14th whaling voyage (1841–1843): Captain David Smith sailed in 1841 and returned in 1843 with 70 barrels of sperm oil and 2,000 barrels of whale oil.

15th whaling voyage (1843–1845): Captain Smith sailed in 1843 and returned in 1845 with 300 barrels of sperm oil, and 1,100 barrels of whale oil, and 8,000 pounds of whalebone. During this voyage he visited the Crozet Islands. Another source reports that Cadmus had returned on 9 June 1845 from the North Pacific with 295 barrels of sperm oil, 896 barrels of whale oil, and 7,200 pounds of whale bone.

16th whaling voyage (1845–1847): Captain Smith sailed in 1845 and returned in 1847 with 150 barrels of sperm oil, and 1,850 barrels of whale oil, and 8,000 pounds of whalebone.

17th whaling voyage (1847–1849): Captain Smith sailed in 1847 and returned in 1849 with 80 barrels of sperm oil, 1,720 barrels of whale oil, and 13,000 pounds of whalebone.
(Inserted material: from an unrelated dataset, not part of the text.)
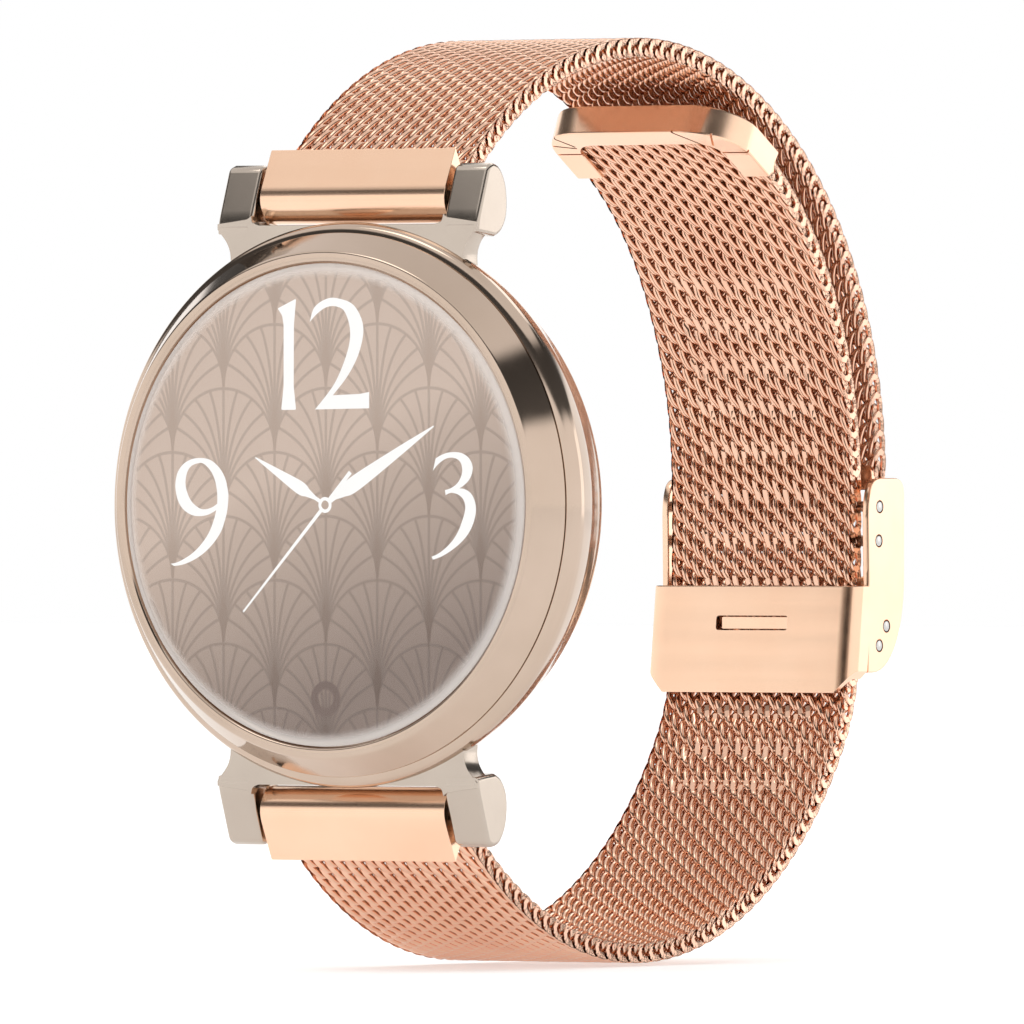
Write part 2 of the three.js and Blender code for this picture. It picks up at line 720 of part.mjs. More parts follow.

When Cornelia, Flanders, master, returned to New Bedford on 31 July 1848, she was carrying 4,600 pounds of whalebone, of which 4,000 belonged to Cadmus. Homeward-bound whalers would often carry product for whalers that wished to remain out a little longer. In return, the owners of the vessel would receive freight for the extra cargo.

==Fate==
In 1848 gold was discovered in California. Captain George G. White purchased Cadmus in 1849 and sailed her to California via Cape Horn to participate in the gold rush. She was one of 16 vessels to sail from Sag Harbour for San Francisco. On Christmas Day 1849 she was at Rio de Janeiro, together with 14 other United States vessels on their way to San Francisco. The crews celebrated with music and small arms fire, somewhat to the displeasure of the local authorities. The author of the account stated that only Cadmus was the only vessel worthy of special mention as she had carried General Lafayette to the United States on his visit. When she arrived in San Francisco her captain and crew abandoned her and her bones reportedly now lie under the city.

Cadmus may have been used for some time as a storehouse until she became too leaky for that purpose. Some people made walking sticks from her locust stanchions. Her deck-house became a balcony for a cottage in the suburbs. Lastly, her bottom planks and knees went to refurbishing a portion of Battery Street.

Another account reports that in July 1850, some 526 vessels were drifting in the cove at Yerba Buena. Their masters, officers, and crews had abandoned them to go gold hunting. Cadmud, which had carried General Lafayette, was one of them. She was among the vessels that were in the Montgomery Street fill and that were in the mud in February 1857.